For now, the panel recommends no change in the way anesthesia is used in children.

"We don't want parents to become excessively concerned about this and delay unneeded surgery," Flick told Reuters Health, "because the risk of delaying surgery would be greater than the risk of anesthesia exposure."

SOURCE





'Healthier' McDonald's low-fat blueberry muffin is saltier than a burger

So what! Talk of harm is just ideology. See the sidebar here. Salt and fat are both important in making things taste good so it is unsurprising that something low in one will have to be high in the other

A McDonald’s muffin marketed as a healthier option contains more salt than one of its burgers. The fast-food chain’s low-fat blueberry muffin has 1.7g of salt – more than in three packets of ready-salted crisps.
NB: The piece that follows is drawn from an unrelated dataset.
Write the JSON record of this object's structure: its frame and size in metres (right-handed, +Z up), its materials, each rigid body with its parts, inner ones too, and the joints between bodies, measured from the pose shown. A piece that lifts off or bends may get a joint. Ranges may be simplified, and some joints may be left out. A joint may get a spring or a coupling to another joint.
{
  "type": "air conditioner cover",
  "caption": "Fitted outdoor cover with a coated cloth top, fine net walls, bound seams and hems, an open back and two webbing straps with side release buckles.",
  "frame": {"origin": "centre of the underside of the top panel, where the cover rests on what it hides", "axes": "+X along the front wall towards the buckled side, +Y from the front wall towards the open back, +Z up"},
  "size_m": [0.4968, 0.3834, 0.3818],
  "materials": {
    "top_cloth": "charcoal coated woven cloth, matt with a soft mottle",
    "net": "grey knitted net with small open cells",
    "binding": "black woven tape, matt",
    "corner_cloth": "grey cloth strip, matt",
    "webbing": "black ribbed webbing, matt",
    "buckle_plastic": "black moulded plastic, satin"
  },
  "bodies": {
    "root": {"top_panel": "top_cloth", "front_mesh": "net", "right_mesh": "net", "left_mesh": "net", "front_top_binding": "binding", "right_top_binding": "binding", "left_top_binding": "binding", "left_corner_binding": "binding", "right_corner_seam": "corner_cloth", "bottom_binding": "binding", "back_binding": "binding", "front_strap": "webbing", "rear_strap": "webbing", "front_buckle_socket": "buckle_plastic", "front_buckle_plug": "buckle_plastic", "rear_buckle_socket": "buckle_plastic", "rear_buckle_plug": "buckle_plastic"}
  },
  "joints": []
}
The figures come from health campaigners who claim that simple coffee-break snacks are part of the reason the nation is overdosing on salt every day.

Hidden salt in processed foods is said to be fuelling high blood pressure, strokes and heart attacks, leading to thousands of premature deaths.

A study of coffee-break favourites by Consensus Action on Salt and Health found that while some food chains have made real efforts to cut salt levels, others have apparently failed to act. Its research found that around 85 per cent of popular coffee-break products contain as much salt as they did this time last year.

The salt content in a McDonald’s Double Chocolate Muffin has gone up from 1.1g to 1.2g, while Starbucks and the Eat chain were also accused of doing too little to cut salt levels.

Professor Graham MacGregor, of the Wolfson Institute of Preventive Medicine, said: ‘Manufacturers need to stop hiding salt in their products and stop irresponsibly introducing new ones that are high in salt immediately. ‘It is the high levels of salt in our food that puts up our blood pressure, leading to strokes and heart attacks.’ [Theory only]

CASH nutritionist Kay Dilley said it was difficult for people to know how much salt was in a coffee-shop muffin or biscuit because of a poor labelling. ‘Without clear labelling we still have no idea how much salt we are eating in our coffee break,’ she said.

A McDonald’s spokesman said: ‘We have made substantial changes in salt content across our menu in the last few years and we are committed to making more changes in the future.’